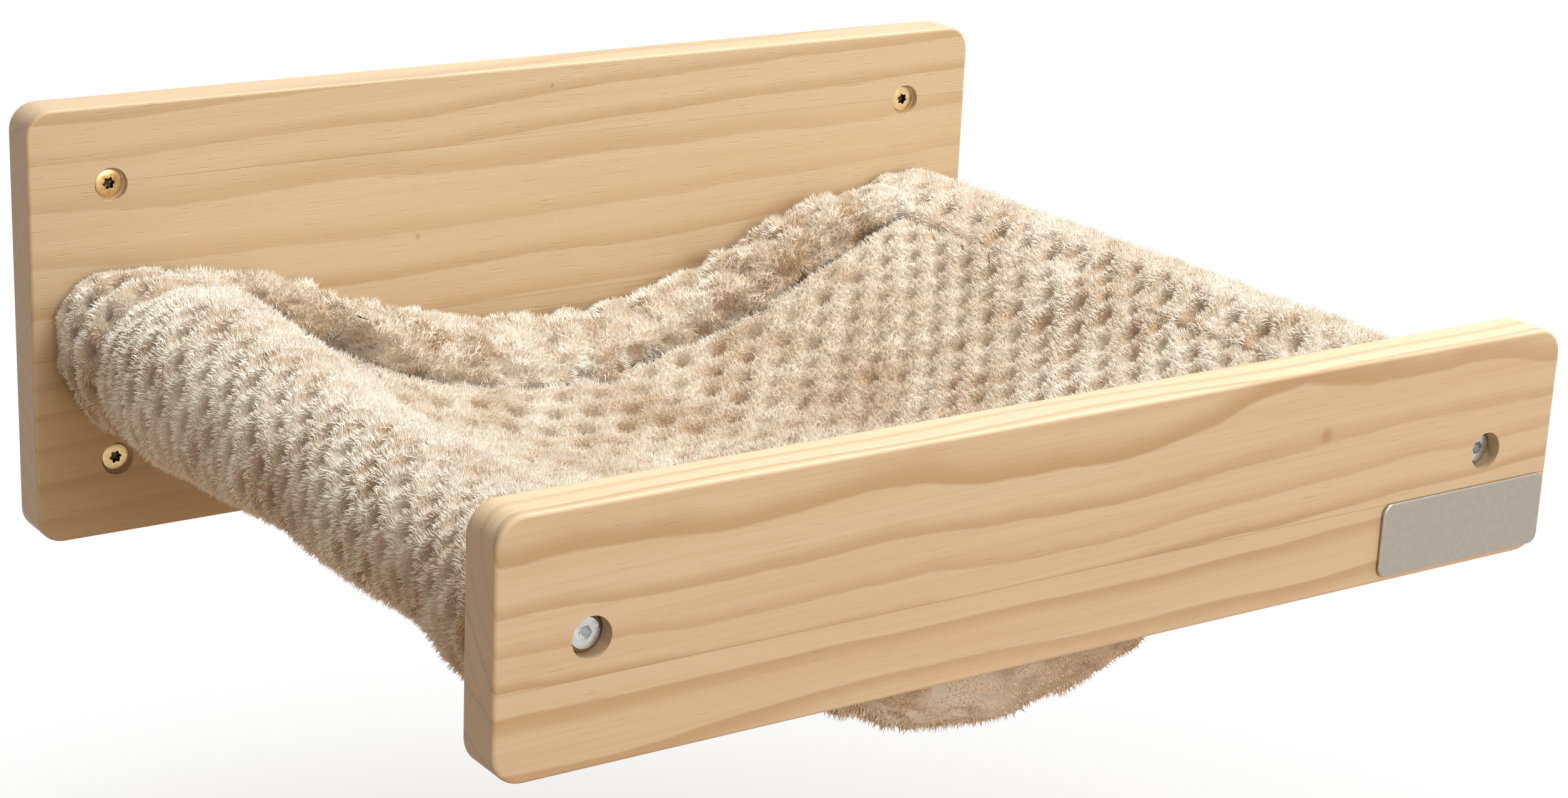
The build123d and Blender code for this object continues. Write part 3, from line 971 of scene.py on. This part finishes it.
def make_pile_tree():
    """Scatters fibres over a skin that carries cover, pile_length, shade, parting and grid."""
    tree = bpy.data.node_groups.new("pile_fibres", "GeometryNodeTree")
    tree.interface.new_socket("Skin", in_out="INPUT", socket_type="NodeSocketGeometry")
    for socket_name in ("Seed", "Spacing", "Width", "From", "To"):
        kind = "Int" if socket_name == "Seed" else "Float"
        tree.interface.new_socket(socket_name, in_out="INPUT", socket_type="NodeSocket" + kind)
    tree.interface.new_socket("Pile", in_out="OUTPUT", socket_type="NodeSocketGeometry")
    given = tree.nodes.new("NodeGroupInput").outputs
    result = tree.nodes.new("NodeGroupOutput").inputs

    def carried(attribute, kind="FLOAT"):
        named = add_node(tree, "GeometryNodeInputNamedAttribute", {"Name": attribute}, data_type=kind)
        return named.outputs[0]

    def stored(geometry, attribute, value, kind, domain):
        kept = {"Geometry": geometry, "Name": attribute, "Value": value}
        made = add_node(tree, "GeometryNodeStoreNamedAttribute", kept, data_type=kind, domain=domain)
        return made.outputs[0]

    def chance(low, high, seed):
        spread = {2: low, 3: high, "Seed": seed}
        return add_node(tree, "FunctionNodeRandomValue", spread, data_type="FLOAT").outputs[1]

    place = add_node(tree, "GeometryNodeInputPosition").outputs[0]
    across = axes_of(tree, place)[0]
    beyond = calc(tree, "GREATER_THAN", across, given["From"])
    scatter = {
        "Mesh": given["Skin"],
        "Selection": times(tree, beyond, calc(tree, "LESS_THAN", across, given["To"])),
        "Distance Min": given["Spacing"],
        "Density Max": calc(tree, "DIVIDE", 1.6, times(tree, given["Spacing"], given["Spacing"])),
        "Density Factor": carried("cover"),
        "Seed": given["Seed"],
    }
    roots = add_node(tree, "GeometryNodeDistributePointsOnFaces", scatter, distribute_method="POISSON")
    roots = roots.outputs
    lock = {"Vector": place, "Scale": 1.0 / (lock_size * mm)}
    lock_middle = add_node(tree, "ShaderNodeTexVoronoi", lock).outputs["Position"]
    pull = vector_calc(tree, "SCALE", vector_calc(tree, "SUBTRACT", lock_middle, place))
    pull.node.inputs["Scale"].default_value = clumping / (lock_size * mm)
    stray = {0: (-straying,) * 3, 1: (straying,) * 3, "Seed": 11}
    stray = add_node(tree, "FunctionNodeRandomValue", stray, data_type="FLOAT_VECTOR").outputs[0]
    bend = {"Vector": vector_calc(tree, "MULTIPLY", place, (55, 55, 55)), "Scale": 1.0, "Detail": 1.0}
    bend = add_node(tree, "ShaderNodeTexNoise", bend).outputs["Color"]
    bend = vector_calc(tree, "SUBTRACT", bend, (0.5, 0.5, 0.54))
    bend = vector_calc(tree, "MULTIPLY", bend, (0.7, 0.7, 0.7))
    grid = axes_of(tree, carried("grid", "FLOAT_VECTOR"))
    turns = [calc(tree, "COSINE", times(tree, grid[way], tau / dimple_pitch)) for way in (0, 1)]
    wave = calc(tree, "MULTIPLY_ADD", times(tree, *turns), 0.5, 0.5)
    rib = times(tree, turns[1], turns[1])
    dimple = times(tree, ramp(tree, wave, 0.40, 0.76), ramp(tree, rib, 0.15, 0.8))
    dimple = times(tree, dimple, grid[2])
    parted = vector_calc(tree, "MULTIPLY", carried("parting", "FLOAT_VECTOR"), (leaning,) * 3)
    lean = vector_calc(tree, "ADD", roots["Normal"], pull)
    lean = vector_calc(tree, "ADD", lean, vector_calc(tree, "ADD", stray, bend))
    lean = vector_calc(tree, "ADD", lean, parted)
    turn = add_node(tree, "FunctionNodeAlignRotationToVector", {"Vector": lean}, axis="Z").outputs[0]
    tall = times(tree, carried("pile_length"), pile_length * mm)
    tall = times(tree, tall, chance(0.75, 1.1, 5))
    tall = times(tree, tall, calc(tree, "MULTIPLY_ADD", dimple, -0.8, 1.0))
    scale = {0: given["Width"], 1: given["Width"], 2: tall}
    scale = add_node(tree, "ShaderNodeCombineXYZ", scale).outputs[0]

    cone = {"Vertices": 3, "Radius Top": 0.0, "Radius Bottom": 0.5, "Depth": 1.0}
    cone = add_node(tree, "GeometryNodeMeshCone", cone, fill_type="NGON").outputs[0]
    local = axes_of(tree, place)
    cone = stored(cone, "tip", local[2], "FLOAT", "POINT")
    cone = stored(cone, "around", calc(tree, "MULTIPLY_ADD", local[1], 0.8, 0.5), "FLOAT", "POINT")

    points = stored(roots["Points"], "up", roots["Normal"], "FLOAT_VECTOR", "POINT")
    sunk = vector_calc(tree, "MULTIPLY", roots["Normal"], (-root_depth * mm,) * 3)
    sunk = add_node(tree, "GeometryNodeSetPosition", {"Geometry": points, "Offset": sunk}).outputs[0]
    fibres = {"Points": sunk, "Instance": cone, "Rotation": turn, "Scale": scale}
    fibres = add_node(tree, "GeometryNodeInstanceOnPoints", fibres).outputs[0]
    # fibres in a dimple are tinted darker: painted shade in its hollow
    tint = times(tree, carried("shade"), calc(tree, "MULTIPLY_ADD", dimple, -0.85, 1.0))
    spread = chance(0.0, tint_steps - shade_steps - 0.01, 7)
    tint = calc(tree, "FLOOR", calc(tree, "ADD", times(tree, tint, shade_steps), spread))
    fibres = stored(fibres, "tint", tint, "FLOAT", "INSTANCE")
    real = add_node(tree, "GeometryNodeRealizeInstances", {0: fibres}).outputs[0]
    outward = vector_calc(tree, "SCALE", carried("up", "FLOAT_VECTOR"))
    outward.node.inputs["Scale"].default_value = 1.8
    outward = vector_calc(tree, "ADD", outward, add_node(tree, "GeometryNodeInputNormal").outputs[0])
    soft = {"Mesh": real, "Custom Normal": vector_calc(tree, "NORMALIZE", outward)}
    real = add_node(tree, "GeometryNodeSetMeshNormal", soft, mode="FREE", domain="POINT").outputs[0]
    column = calc(tree, "DIVIDE", calc(tree, "ADD", carried("tint"), carried("around")), float(tint_steps))
    layout = add_node(tree, "ShaderNodeCombineXYZ", {0: column, 1: carried("tip")}).outputs[0]
    tree.links.new(stored(real, "OFBake", layout, "FLOAT2", "CORNER"), result[0])
    return tree


pile_tree = make_pile_tree()


def grow_pile(skin, name, seed, spacing, width, start, end):
    """A mesh of fibres over the part of a skin between two places across."""
    pile = bpy.data.objects.new(name, skin.data.copy())
    scene.collection.objects.link(pile)
    growth = pile.modifiers.new("pile", "NODES")
    growth.node_group = pile_tree
    numbers = {"Seed": seed, "Spacing": spacing * mm, "Width": width * mm, "From": start, "To": end}
    for socket in pile_tree.interface.items_tree:
        if socket.in_out == "INPUT" and socket.name in numbers:
            growth[socket.identifier] = numbers[socket.name]
    applied(pile)
    for attribute in ("tip", "around", "tint", "up", "cover", "pile_length", "shade", "parting", "grid"):
        if attribute in pile.data.attributes:
            pile.data.attributes.remove(pile.data.attributes[attribute])
    pile.data.materials.clear()
    pile.data.materials.append(plush_pile)
    pile.parent = skin
    print(name, len(pile.data.polygons), "faces")


# skin, name, seed, spacing and width in mm, and the places across between which this pile grows
pile_plan = (
    ("sling_left_sleeve", "left_roll_pile_outer", 1, 0.60, 0.50, -1.0, -0.172),
    ("sling_left_sleeve", "left_roll_pile_inner", 1, 0.60, 0.50, -0.172, 1.0),
    ("sling_right_sleeve", "right_roll_pile_inner", 2, 0.62, 0.50, -1.0, 0.170),
    ("sling_right_sleeve", "right_roll_pile_outer", 2, 0.62, 0.50, 0.170, 1.0),
    ("sling_upper_panel", "bed_pile_left", 3, 0.60, 0.48, -1.0, -0.054),
    ("sling_upper_panel", "bed_pile_middle", 3, 0.60, 0.48, -0.054, 0.054),
    ("sling_upper_panel", "bed_pile_right", 3, 0.60, 0.48, 0.054, 1.0),
    ("sling_rear_hem", "rear_hem_pile", 5, 0.66, 0.53, -1.0, 1.0),
    ("sling_front_hem", "front_hem_pile", 6, 0.90, 0.70, -1.0, 1.0),
    ("sling_lower_panel", "underside_pile", 7, 1.35, 1.08, -1.0, 1.0),
)
for node_name, skin in skins.items():
    finish = wadding_finish if node_name == "sling_core" else plush_skin
    skin.data.materials.clear()
    skin.data.materials.append(finish)
    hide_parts(node_name)
    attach(skin, "root")
for node_name, *plan in pile_plan:
    grow_pile(skins[node_name], *plan)

# %% [markdown]
# The stage is a pale floor well below the hammock. Near the object the floor is lit like any surface and
# keeps the shadow; further out it fades to plain white, which only the camera and reflections see. The
# world does the same for the background. The light that the floor throws back is tinted a warm brown, so
# that the boards' and the sling's undersides don't turn grey.

# %% Floor
def seen_directly(tree):
    """1 for what the camera sees, also in a mirror or through glass, and 0 for light that bounces."""
    rays = add_node(tree, "ShaderNodeLightPath").outputs
    seen = calc(tree, "MAXIMUM", rays["Is Camera Ray"], rays["Is Glossy Ray"])
    return calc(tree, "MAXIMUM", seen, rays["Is Transmission Ray"])


floor_height = -0.345
warm_brown, pale_grey = (0.47, 0.29, 0.15, 1), (0.62, 0.62, 0.62, 1)
bm = bmesh.new()
bmesh.ops.create_grid(bm, x_segments=1, y_segments=1, size=4.0)
bmesh.ops.translate(bm, verts=bm.verts, vec=(0, 0, floor_height))
floor_finish = bpy.data.materials.new("floor_white")
floor_finish.use_nodes = True
tree = floor_finish.node_tree
tree.nodes.remove(tree.nodes["Principled BSDF"])
white = add_node(tree, "ShaderNodeEmission", {"Color": (1, 1, 1, 1), "Strength": 1.0}).outputs[0]
seen = seen_directly(tree)
matte = {"Color": mixed(tree, seen, warm_brown, pale_grey)}
matte = add_node(tree, "ShaderNodeBsdfDiffuse", matte).outputs[0]
away = vector_calc(tree, "DISTANCE", object_place(tree), (0.0, -0.17, floor_height), out=1)
fade = times(tree, ramp(tree, away, 0.22, 0.60), seen)
surface = add_node(tree, "ShaderNodeMixShader", {0: fade, 1: matte, 2: white}).outputs[0]
tree.links.new(surface, tree.nodes["Material Output"].inputs[0])
floor = piece_from(bm, "floor", floor_finish)
print("floor at a height of", floor_height, "m")

# %% White background
world = bpy.data.worlds.new("studio")
scene.world = world
world.use_nodes = True
tree = world.node_tree
seen = seen_directly(tree)
world_light, world_colour = 0.49, (1.0, 0.94, 0.85, 1)
strength = {"Value": seen, "To Min": world_light, "To Max": 1.0}
strength = add_node(tree, "ShaderNodeMapRange", strength).outputs[0]
background = tree.nodes["Background"].inputs
tree.links.new(mixed(tree, seen, world_colour, (1, 1, 1, 1)), background["Color"])
tree.links.new(strength, background["Strength"])
print("world light", world_light)

# %% [markdown]
# Two broad lamps do the rest. The key hangs above and a little to the right, which leaves the left ends
# of the boards in soft shade as in the picture. The fill stands low at the front.

# %% Lamps
def soft_lamp(name, place, target, size, power):
    """A square area lamp at place, turned to target."""
    data = bpy.data.lights.new(name, "AREA")
    data.size, data.energy = size, power
    lamp = bpy.data.objects.new(name, data)
    scene.collection.objects.link(lamp)
    aim = (Vector(target) - Vector(place)).to_track_quat("-Z", "Y")
    lamp.matrix_world = Matrix.LocRotScale(Vector(place), aim, None)
    print(name, "lamp of", power, "W")


sling_middle = (0.0, -0.15, 0.0)
key_watts, fill_watts = 21.3, 38.0
soft_lamp("key", (0.50, -0.30, 1.20), sling_middle, 0.7, key_watts)
soft_lamp("fill", (0.2, -3.0, 0.9), sling_middle, 1.6, fill_watts)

● **WORK TO COMPLETE**:
What is the number of lines that hold the string "scene"? Give it alone.

● **RESULT FOR THIS EXERCISE**:
4